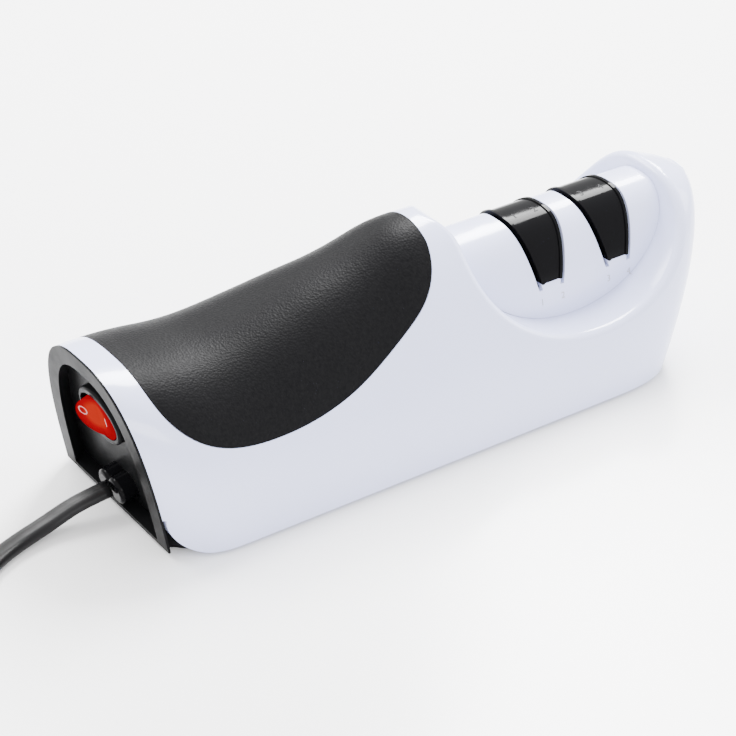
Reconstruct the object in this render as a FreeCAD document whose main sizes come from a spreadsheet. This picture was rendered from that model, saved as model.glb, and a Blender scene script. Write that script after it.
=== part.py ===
# Electric two-stage knife sharpener, as separate pieces.
# Millimetres, +Z up, +X from the switch end to the hood end, origin at the bottom centre.
import FreeCAD, Part
import Sketcher
import math
import os
import re

Vector = FreeCAD.Vector
doc = FreeCAD.newDocument("knife_sharpener")

# Driving dimensions
# Housing lengths are measured from the housing's own zero, where the handle ends;
# middle_place is how far that zero lies from the middle of the whole length.
SIZES = {
    "foot_height": 1.5,
    "middle_place": 19.7,
    "half_width": 45.0,
    "wall": 3.2,
    "fit_gap": 0.3,
    # Outline of the housing seen from the front
    "rim_place": -99.0,
    "rim_height": 63.1,
    "rim_half_width": 35.4,
    "rim_lean": -0.173,
    "rim_blend": 23.0,
    "neck_place": -85.0,
    "neck_height": 60.6,
    "saddle_place": -60.0,
    "saddle_height": 59.0,
    "back_place": -30.0,
    "back_height": 64.6,
    "shoulder_place": -5.0,
    "shoulder_height": 69.4,
    "hump_place": 15.0,
    "hump_height": 75.3,
    "crest_place": 75.0,
    "crest_height": 74.6,
    "hood_place": 105.0,
    "hood_height": 68.5,
    "end_place": 123.8,
    "end_height": 60.6,
    "end_lean": 0.424,
    "end_blend": 44.6,
    "end_power": 3.73,
    # Scoop round the sharpening module
    "scoop_place": 83.3,
    "scoop_level": 66.0,
    "scoop_half_length": 48.0,
    "scoop_depth": 39.0,
    "hump_round": 10.0,
    "hood_round": 5.0,
    "lip_round": 3.0,
    "corner_round": 14.5,
    # Grip pad
    "grip_start": -98.4,
    "grip_end": 22.2,
    "grip_low_place": -57.0,
    "grip_low": 32.8,
    "grip_thick": 1.8,
    "grip_seat_gap": 0.2,
    # Sharpening module
    "module_height": 62.2,
    "module_half_width": 24.0,
    "module_wall": 2.4,
    "coarse_place": 73.9,
    "fine_place": 105.2,
    "slot_wide": 1.7,
    "slot_lean": 0.23,
    "insert_half": 5.3,
    "insert_level": 45.0,
    "insert_foot": 42.0,
    "insert_thick": 3.0,
    "insert_proud": 0.4,
    "insert_rim_wide": 1.2,
    "insert_rim_proud": 0.9,
    "slot_foot": 39.5,
    # End panel, switch and cord exit
    "panel_place": -94.0,
    "panel_lean": -0.2,
    "panel_thick": 2.5,
    "panel_side": 3.0,
    "rim_cap": 0.9,
    "sill_top": 2.2,
    "switch_level": 39.0,
    "bezel_length": 27.0,
    "bezel_height": 21.0,
    "bezel_thick": 3.0,
    "rocker_length": 21.6,
    "rocker_height": 15.6,
    "rocker_swing": 12.0,
    "switch_depth": 17.0,
    "exit_level": 9.4,
    "relief_length": 17.0,
    "relief_height": 10.5,
    "relief_proud": 6.5,
    # Supply cord: a flat lead, drawn as a round tube of the same section area
    "cord_tube": 6.0,
    "cord_wide": 8.0,
    "coil_place": -240.0,
    "coil_across": 10.0,
    "coil_radius": 48.7,
    "coil_level": 4.5,
    "coil_pitch": 6.5,
    "coil_layer": 8.3,
    "coil_turns": 3.0,
    "tie_thick": 0.9,
    "tie_width": 9.0,
    "plug_wide": 24.0,
    "plug_long": 30.0,
    "plug_thick": 12.4,
    "blade_gap": 12.7,
    "blade_long": 17.0,
    "wire_radius": 1.1,
    # Drive line
    "axis_level": 28.0,
    "motor_start": -70.0,
    "motor_length": 50.0,
    "motor_radius": 18.0,
    "can_wall": 1.5,
    "magnet_thick": 4.0,
    "magnet_gap_width": 9.0,
    "cap_thick": 4.0,
    "cap_plug": 3.0,
    "rotor_lead": 12.0,
    "winding_end": 3.0,
    "commutator_radius": 5.0,
    "commutator_length": 6.0,
    "brush_width": 4.0,
    "brush_length": 8.0,
    "saddle_width": 26.0,
    "rotor_radius": 11.6,
    "rotor_length": 28.0,
    "motor_shaft_radius": 2.0,
    "fan_radius": 16.0,
    "fan_thick": 5.0,
    "coupling_start": -3.0,
    "coupling_length": 16.0,
    "coupling_radius": 7.0,
    "spindle_start": 6.0,
    "spindle_end": 121.0,
    "spindle_radius": 4.0,
    "wheel_radius": 16.0,
    "wheel_core_radius": 8.0,
    "wheel_half_core": 6.0,
    "wheel_half_tip": 2.6,
    "near_post": 52.0,
    "far_post": 114.6,
    "post_thick": 4.0,
    "post_width": 22.0,
    "frame_width": 30.0,
    "frame_thick": 3.0,
    "spacer_radius": 6.5,
    "bush_radius": 7.0,
    "board_start": -60.0,
    "board_across": 19.5,
    "board_rise": 5.0,
    "run_gap": 0.05,
    # Base
    "base_thick": 2.5,
    "base_wall": 2.0,
    "base_rise": 15.0,
    "base_lift": 0.4,
    "foot_radius": 6.5,
    "foot_seat": 1.2,
    "screw_radius": 1.6,
    "screw_head_radius": 3.0,
}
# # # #
Work to complete: Make an exact copy of the data above.

Task solution:
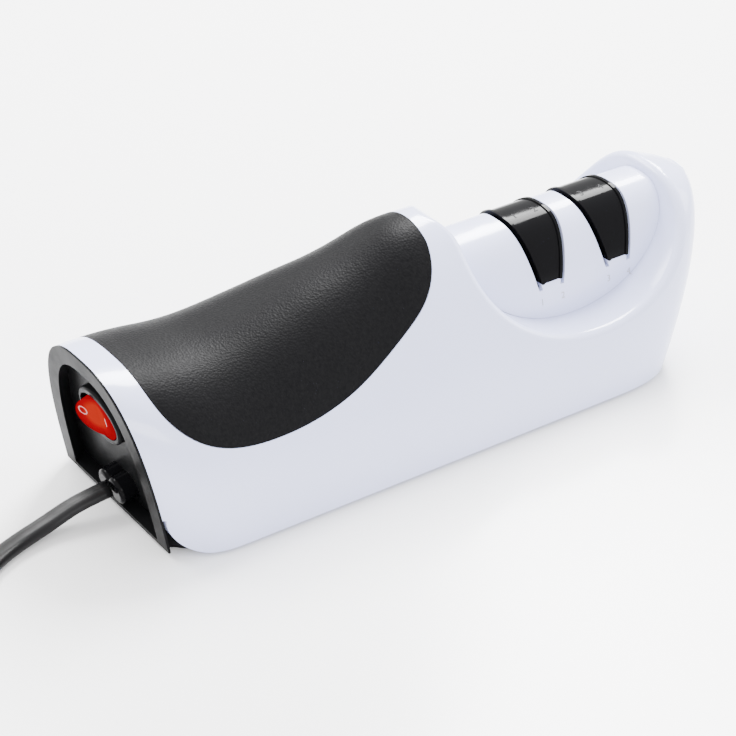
Reconstruct the object in this render as a FreeCAD document whose main sizes come from a spreadsheet. This picture was rendered from that model, saved as model.glb, and a Blender scene script. Write that script after it.
=== part.py ===
# Electric two-stage knife sharpener, as separate pieces.
# Millimetres, +Z up, +X from the switch end to the hood end, origin at the bottom centre.
import FreeCAD, Part
import Sketcher
import math
import os
import re

Vector = FreeCAD.Vector
doc = FreeCAD.newDocument("knife_sharpener")

# Driving dimensions
# Housing lengths are measured from the housing's own zero, where the handle ends;
# middle_place is how far that zero lies from the middle of the whole length.
SIZES = {
    "foot_height": 1.5,
    "middle_place": 19.7,
    "half_width": 45.0,
    "wall": 3.2,
    "fit_gap": 0.3,
    # Outline of the housing seen from the front
    "rim_place": -99.0,
    "rim_height": 63.1,
    "rim_half_width": 35.4,
    "rim_lean": -0.173,
    "rim_blend": 23.0,
    "neck_place": -85.0,
    "neck_height": 60.6,
    "saddle_place": -60.0,
    "saddle_height": 59.0,
    "back_place": -30.0,
    "back_height": 64.6,
    "shoulder_place": -5.0,
    "shoulder_height": 69.4,
    "hump_place": 15.0,
    "hump_height": 75.3,
    "crest_place": 75.0,
    "crest_height": 74.6,
    "hood_place": 105.0,
    "hood_height": 68.5,
    "end_place": 123.8,
    "end_height": 60.6,
    "end_lean": 0.424,
    "end_blend": 44.6,
    "end_power": 3.73,
    # Scoop round the sharpening module
    "scoop_place": 83.3,
    "scoop_level": 66.0,
    "scoop_half_length": 48.0,
    "scoop_depth": 39.0,
    "hump_round": 10.0,
    "hood_round": 5.0,
    "lip_round": 3.0,
    "corner_round": 14.5,
    # Grip pad
    "grip_start": -98.4,
    "grip_end": 22.2,
    "grip_low_place": -57.0,
    "grip_low": 32.8,
    "grip_thick": 1.8,
    "grip_seat_gap": 0.2,
    # Sharpening module
    "module_height": 62.2,
    "module_half_width": 24.0,
    "module_wall": 2.4,
    "coarse_place": 73.9,
    "fine_place": 105.2,
    "slot_wide": 1.7,
    "slot_lean": 0.23,
    "insert_half": 5.3,
    "insert_level": 45.0,
    "insert_foot": 42.0,
    "insert_thick": 3.0,
    "insert_proud": 0.4,
    "insert_rim_wide": 1.2,
    "insert_rim_proud": 0.9,
    "slot_foot": 39.5,
    # End panel, switch and cord exit
    "panel_place": -94.0,
    "panel_lean": -0.2,
    "panel_thick": 2.5,
    "panel_side": 3.0,
    "rim_cap": 0.9,
    "sill_top": 2.2,
    "switch_level": 39.0,
    "bezel_length": 27.0,
    "bezel_height": 21.0,
    "bezel_thick": 3.0,
    "rocker_length": 21.6,
    "rocker_height": 15.6,
    "rocker_swing": 12.0,
    "switch_depth": 17.0,
    "exit_level": 9.4,
    "relief_length": 17.0,
    "relief_height": 10.5,
    "relief_proud": 6.5,
    # Supply cord: a flat lead, drawn as a round tube of the same section area
    "cord_tube": 6.0,
    "cord_wide": 8.0,
    "coil_place": -240.0,
    "coil_across": 10.0,
    "coil_radius": 48.7,
    "coil_level": 4.5,
    "coil_pitch": 6.5,
    "coil_layer": 8.3,
    "coil_turns": 3.0,
    "tie_thick": 0.9,
    "tie_width": 9.0,
    "plug_wide": 24.0,
    "plug_long": 30.0,
    "plug_thick": 12.4,
    "blade_gap": 12.7,
    "blade_long": 17.0,
    "wire_radius": 1.1,
    # Drive line
    "axis_level": 28.0,
    "motor_start": -70.0,
    "motor_length": 50.0,
    "motor_radius": 18.0,
    "can_wall": 1.5,
    "magnet_thick": 4.0,
    "magnet_gap_width": 9.0,
    "cap_thick": 4.0,
    "cap_plug": 3.0,
    "rotor_lead": 12.0,
    "winding_end": 3.0,
    "commutator_radius": 5.0,
    "commutator_length": 6.0,
    "brush_width": 4.0,
    "brush_length": 8.0,
    "saddle_width": 26.0,
    "rotor_radius": 11.6,
    "rotor_length": 28.0,
    "motor_shaft_radius": 2.0,
    "fan_radius": 16.0,
    "fan_thick": 5.0,
    "coupling_start": -3.0,
    "coupling_length": 16.0,
    "coupling_radius": 7.0,
    "spindle_start": 6.0,
    "spindle_end": 121.0,
    "spindle_radius": 4.0,
    "wheel_radius": 16.0,
    "wheel_core_radius": 8.0,
    "wheel_half_core": 6.0,
    "wheel_half_tip": 2.6,
    "near_post": 52.0,
    "far_post": 114.6,
    "post_thick": 4.0,
    "post_width": 22.0,
    "frame_width": 30.0,
    "frame_thick": 3.0,
    "spacer_radius": 6.5,
    "bush_radius": 7.0,
    "board_start": -60.0,
    "board_across": 19.5,
    "board_rise": 5.0,
    "run_gap": 0.05,
    # Base
    "base_thick": 2.5,
    "base_wall": 2.0,
    "base_rise": 15.0,
    "base_lift": 0.4,
    "foot_radius": 6.5,
    "foot_seat": 1.2,
    "screw_radius": 1.6,
    "screw_head_radius": 3.0,
}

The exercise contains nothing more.